Actually, the prize winner and his supporters confess that they’re even more concerned with raising the morals of the poorest than with raising their standard of living: “With his idea to help the poor through microloans, he has restored the dignity of many people” (Nürnberger Nachrichten, October 14, 2006). Poor people who pay their bills and service their debts have dignity — exactly the sort of autonomy and respectability that makes up the freedom of capitalistic characters. Their contractual dependence on their microcreditor is independence, the fulfilling of their duty to pay interest freedom. Accepting help, in contrast, would be lack of independence, misery, and rightly grounds for contempt.

Thus Mohammad Junus has really performed an outstanding service, first of all to the constantly endangered reputation of global capitalism.
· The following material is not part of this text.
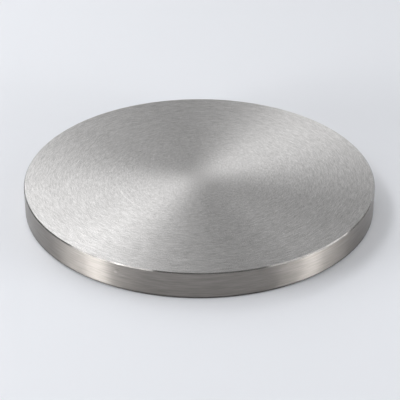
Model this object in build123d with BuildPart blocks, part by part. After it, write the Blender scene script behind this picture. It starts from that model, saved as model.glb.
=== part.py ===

With his innovation being especially morally credible because it doesn’t in the least renounce financial materialist motives, he has furnished proof that even the truly poor can somehow be fit into capitalism; in other words, even for them — at least for some of them — the equation of working for one’s living and working for capital can be set up, in this case for bank capital. Secondly, he has performed a great service by having firmly established a capitalism of poverty adapted to regions of the world that have long since been subjected to the capitalist mode of calculating without the capitalists having really known what to do with the human and natural conditions for production there.